KDnuggets Home » News » 2017 » Dec » Opinions, Interviews » Top Data Science and Machine Learning Methods Used in 2017 ( 17:n47 )

Gold BlogTop Data Science and Machine Learning Methods Used in 2017


The most used methods are Regression, Clustering, Visualization, Decision Trees/Rules, and Random Forests; Deep Learning is used by only 20% of respondents; we also analyze which methods are most "industrial" and most "academic".



Latest KDnuggets Poll asked:
Which Data Science / Machine Learning methods and tools you used in the past 12 months for a real-world application?


The results, based on 732 voters, show that the top 10 methods are the same as in 2016 poll, although in slightly different order:

Top 10 Data Science Methods Used 2017
Fig. 1: Top 10 Data Science, Machine Learning Methods Used, 2017


The average respondent used 7.7 tools/methods, similar to 2016 poll.

Next, we compared the top 16 methods in this year's poll with their share last year - see Fig. 2.

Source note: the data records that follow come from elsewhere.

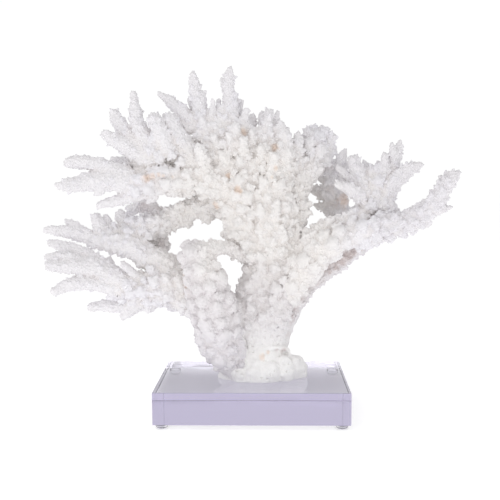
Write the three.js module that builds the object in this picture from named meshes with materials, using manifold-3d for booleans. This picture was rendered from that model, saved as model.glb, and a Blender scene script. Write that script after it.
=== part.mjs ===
// Branching staghorn coral, bleached white, cut off flat at its foot and standing on a clear acrylic block with four clear bumper feet.
// Millimetres, +Z up. The origin is the middle of the bounding box, on the table plane under the bumpers.
import * as THREE from "three";
import { mergeVertices } from "three/addons/utils/BufferGeometryUtils.js";
import Module from "manifold-3d";

const wasm = await Module();
wasm.setup();

// ---- driving dimensions -------------------------------------------------
const BLOCK_WIDTH = 152.4; // 6 in
const BLOCK_DEPTH = 101.6; // 4 in
const BLOCK_HEIGHT = 25.4; // 1 in
const BLOCK_EDGE = 0.8; // polished edge break
const BLOCK_X = 9.0; // middle of the block from the origin
const BLOCK_Y = -7.4;
const BUMPER_HEIGHT = 4.0; // block underside above the table
const BUMPER_RADIUS = 4.9;
const BUMPER_FLAT_RADIUS = 3.4; // flat that stands on the table
const BUMPER_INSET = 6.6; // from the block's sides to the bumper's middle
const GAP = 0.3; // joint between two pieces
const FOOT_CUT_Z = BUMPER_HEIGHT + BLOCK_HEIGHT + 0.1; // flat cut under the coral's foot
const CAP_45 = Math.SQRT1_2;

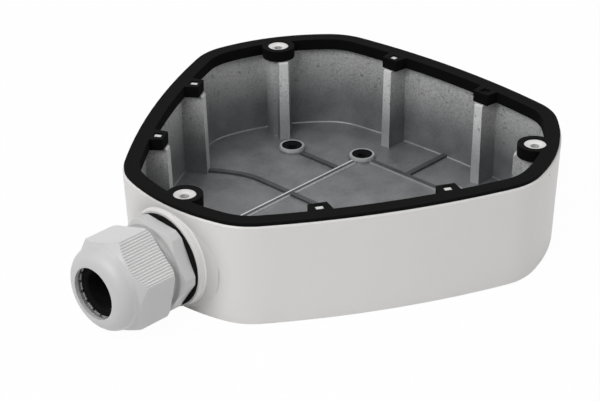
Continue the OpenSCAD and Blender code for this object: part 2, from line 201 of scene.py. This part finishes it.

Top 16 Data Science Methods 2017 Vs 2016 676
Fig. 2: Top 16 Data Science, Machine Learning Methods Used, 2017 vs 2016


We note a significant increase in Random Forests, Visualization, and Deep Learning share of usage, and decline in K-nn, PCA, and Boosting. Gradient Boosting Machines was a new entry in 2017.

Deep Learning, despite its amazing successes, is reported used by only about 20% of KDnuggets readers.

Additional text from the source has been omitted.